───── Dataset records

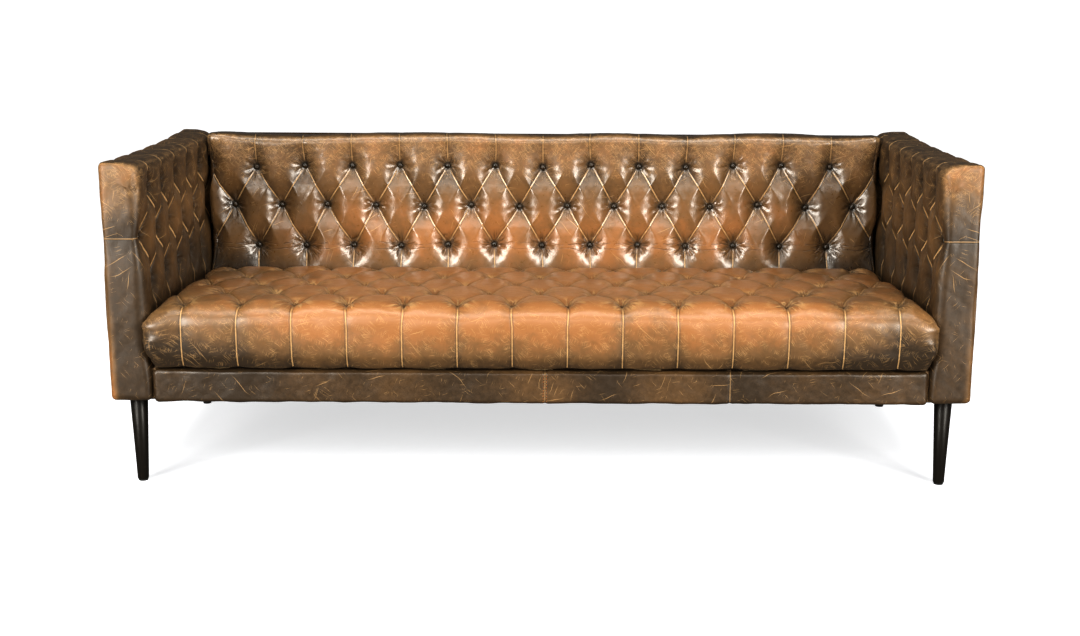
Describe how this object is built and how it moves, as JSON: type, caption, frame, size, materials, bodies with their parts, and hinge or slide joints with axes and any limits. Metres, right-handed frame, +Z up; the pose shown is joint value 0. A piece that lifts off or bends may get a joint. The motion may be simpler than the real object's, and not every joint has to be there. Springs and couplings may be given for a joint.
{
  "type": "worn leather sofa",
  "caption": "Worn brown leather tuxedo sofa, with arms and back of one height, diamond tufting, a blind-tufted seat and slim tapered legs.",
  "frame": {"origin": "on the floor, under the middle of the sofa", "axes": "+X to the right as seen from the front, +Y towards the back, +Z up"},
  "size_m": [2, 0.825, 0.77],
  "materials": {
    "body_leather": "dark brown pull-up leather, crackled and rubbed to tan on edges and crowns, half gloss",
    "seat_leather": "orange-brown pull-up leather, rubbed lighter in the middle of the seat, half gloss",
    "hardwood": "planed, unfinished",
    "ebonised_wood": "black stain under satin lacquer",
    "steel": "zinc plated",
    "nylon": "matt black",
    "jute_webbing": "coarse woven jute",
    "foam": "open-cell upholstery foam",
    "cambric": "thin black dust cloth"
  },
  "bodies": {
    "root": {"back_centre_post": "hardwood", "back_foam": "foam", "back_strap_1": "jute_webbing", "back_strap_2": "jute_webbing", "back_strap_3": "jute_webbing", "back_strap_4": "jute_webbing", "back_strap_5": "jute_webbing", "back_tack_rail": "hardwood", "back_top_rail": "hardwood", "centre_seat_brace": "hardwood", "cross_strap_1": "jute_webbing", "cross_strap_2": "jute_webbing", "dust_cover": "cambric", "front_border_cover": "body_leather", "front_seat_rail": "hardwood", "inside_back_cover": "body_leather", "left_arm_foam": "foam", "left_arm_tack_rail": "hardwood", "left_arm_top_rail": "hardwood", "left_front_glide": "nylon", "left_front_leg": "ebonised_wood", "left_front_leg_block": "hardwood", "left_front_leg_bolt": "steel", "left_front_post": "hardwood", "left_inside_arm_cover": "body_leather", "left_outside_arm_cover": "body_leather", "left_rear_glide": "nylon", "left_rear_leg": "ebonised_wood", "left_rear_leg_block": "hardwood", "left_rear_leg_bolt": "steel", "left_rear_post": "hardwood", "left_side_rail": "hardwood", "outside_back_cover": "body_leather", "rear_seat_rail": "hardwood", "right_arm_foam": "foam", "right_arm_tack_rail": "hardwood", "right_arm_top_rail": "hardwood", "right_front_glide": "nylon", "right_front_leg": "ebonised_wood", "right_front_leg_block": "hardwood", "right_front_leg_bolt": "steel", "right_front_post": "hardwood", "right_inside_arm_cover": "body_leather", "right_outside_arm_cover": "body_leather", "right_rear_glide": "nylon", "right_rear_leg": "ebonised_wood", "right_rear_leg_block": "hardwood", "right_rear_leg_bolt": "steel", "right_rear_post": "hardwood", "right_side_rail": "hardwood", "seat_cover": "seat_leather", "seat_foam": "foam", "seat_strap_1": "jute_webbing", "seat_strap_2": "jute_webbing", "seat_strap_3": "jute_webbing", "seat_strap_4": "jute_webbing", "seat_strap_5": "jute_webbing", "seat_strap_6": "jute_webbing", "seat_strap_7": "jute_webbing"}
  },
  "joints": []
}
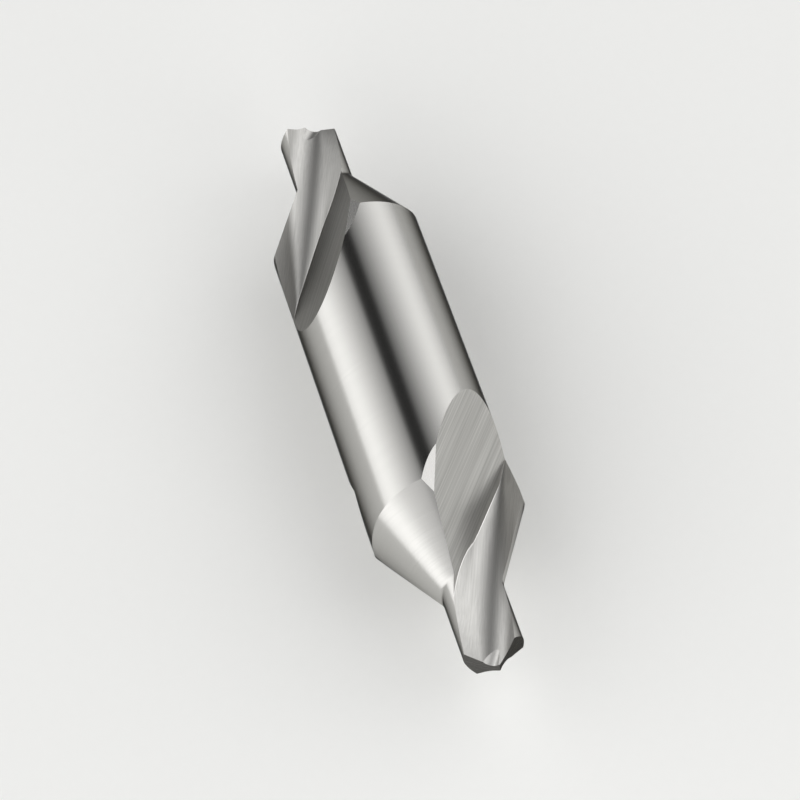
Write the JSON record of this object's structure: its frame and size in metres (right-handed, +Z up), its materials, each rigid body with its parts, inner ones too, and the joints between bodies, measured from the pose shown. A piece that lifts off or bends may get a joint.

──────────

_Task prompt_
Reproduce all of the records exactly.

_Solution to this task_
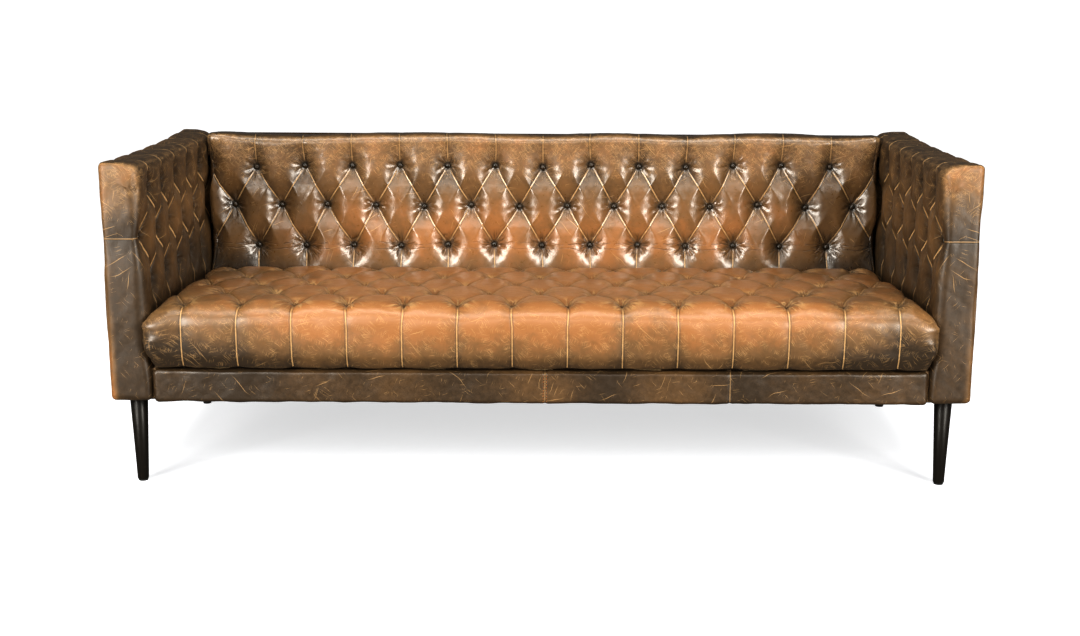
Describe how this object is built and how it moves, as JSON: type, caption, frame, size, materials, bodies with their parts, and hinge or slide joints with axes and any limits. Metres, right-handed frame, +Z up; the pose shown is joint value 0. A piece that lifts off or bends may get a joint. The motion may be simpler than the real object's, and not every joint has to be there. Springs and couplings may be given for a joint.
{
  "type": "worn leather sofa",
  "caption": "Worn brown leather tuxedo sofa, with arms and back of one height, diamond tufting, a blind-tufted seat and slim tapered legs.",
  "frame": {"origin": "on the floor, under the middle of the sofa", "axes": "+X to the right as seen from the front, +Y towards the back, +Z up"},
  "size_m": [2, 0.825, 0.77],
  "materials": {
    "body_leather": "dark brown pull-up leather, crackled and rubbed to tan on edges and crowns, half gloss",
    "seat_leather": "orange-brown pull-up leather, rubbed lighter in the middle of the seat, half gloss",
    "hardwood": "planed, unfinished",
    "ebonised_wood": "black stain under satin lacquer",
    "steel": "zinc plated",
    "nylon": "matt black",
    "jute_webbing": "coarse woven jute",
    "foam": "open-cell upholstery foam",
    "cambric": "thin black dust cloth"
  },
  "bodies": {
    "root": {"back_centre_post": "hardwood", "back_foam": "foam", "back_strap_1": "jute_webbing", "back_strap_2": "jute_webbing", "back_strap_3": "jute_webbing", "back_strap_4": "jute_webbing", "back_strap_5": "jute_webbing", "back_tack_rail": "hardwood", "back_top_rail": "hardwood", "centre_seat_brace": "hardwood", "cross_strap_1": "jute_webbing", "cross_strap_2": "jute_webbing", "dust_cover": "cambric", "front_border_cover": "body_leather", "front_seat_rail": "hardwood", "inside_back_cover": "body_leather", "left_arm_foam": "foam", "left_arm_tack_rail": "hardwood", "left_arm_top_rail": "hardwood", "left_front_glide": "nylon", "left_front_leg": "ebonised_wood", "left_front_leg_block": "hardwood", "left_front_leg_bolt": "steel", "left_front_post": "hardwood", "left_inside_arm_cover": "body_leather", "left_outside_arm_cover": "body_leather", "left_rear_glide": "nylon", "left_rear_leg": "ebonised_wood", "left_rear_leg_block": "hardwood", "left_rear_leg_bolt": "steel", "left_rear_post": "hardwood", "left_side_rail": "hardwood", "outside_back_cover": "body_leather", "rear_seat_rail": "hardwood", "right_arm_foam": "foam", "right_arm_tack_rail": "hardwood", "right_arm_top_rail": "hardwood", "right_front_glide": "nylon", "right_front_leg": "ebonised_wood", "right_front_leg_block": "hardwood", "right_front_leg_bolt": "steel", "right_front_post": "hardwood", "right_inside_arm_cover": "body_leather", "right_outside_arm_cover": "body_leather", "right_rear_glide": "nylon", "right_rear_leg": "ebonised_wood", "right_rear_leg_block": "hardwood", "right_rear_leg_bolt": "steel", "right_rear_post": "hardwood", "right_side_rail": "hardwood", "seat_cover": "seat_leather", "seat_foam": "foam", "seat_strap_1": "jute_webbing", "seat_strap_2": "jute_webbing", "seat_strap_3": "jute_webbing", "seat_strap_4": "jute_webbing", "seat_strap_5": "jute_webbing", "seat_strap_6": "jute_webbing", "seat_strap_7": "jute_webbing"}
  },
  "joints": []
}
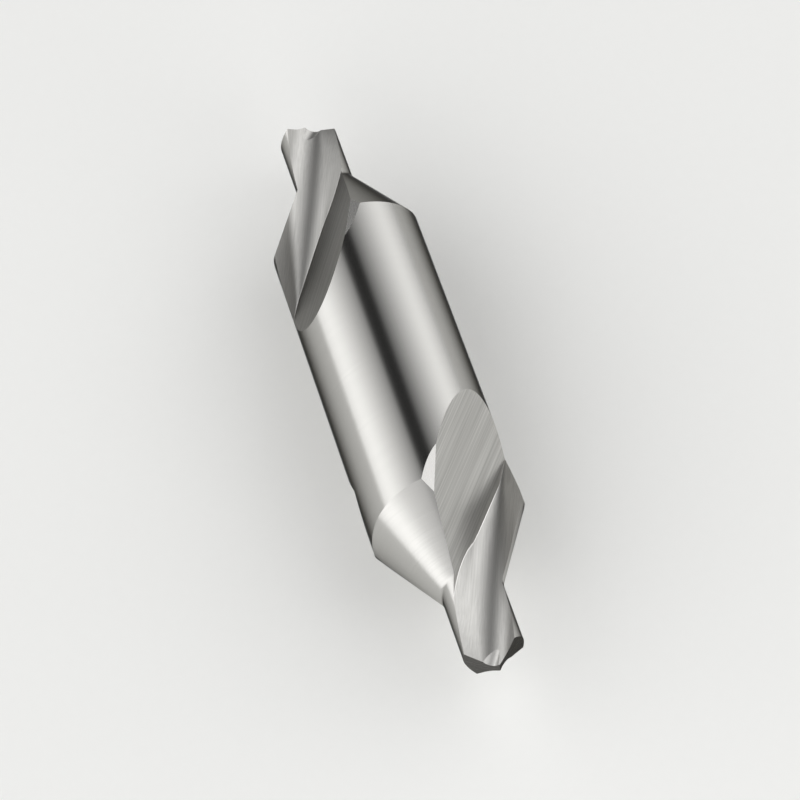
Write the JSON record of this object's structure: its frame and size in metres (right-handed, +Z up), its materials, each rigid body with its parts, inner ones too, and the joints between bodies, measured from the pose shown. A piece that lifts off or bends may get a joint.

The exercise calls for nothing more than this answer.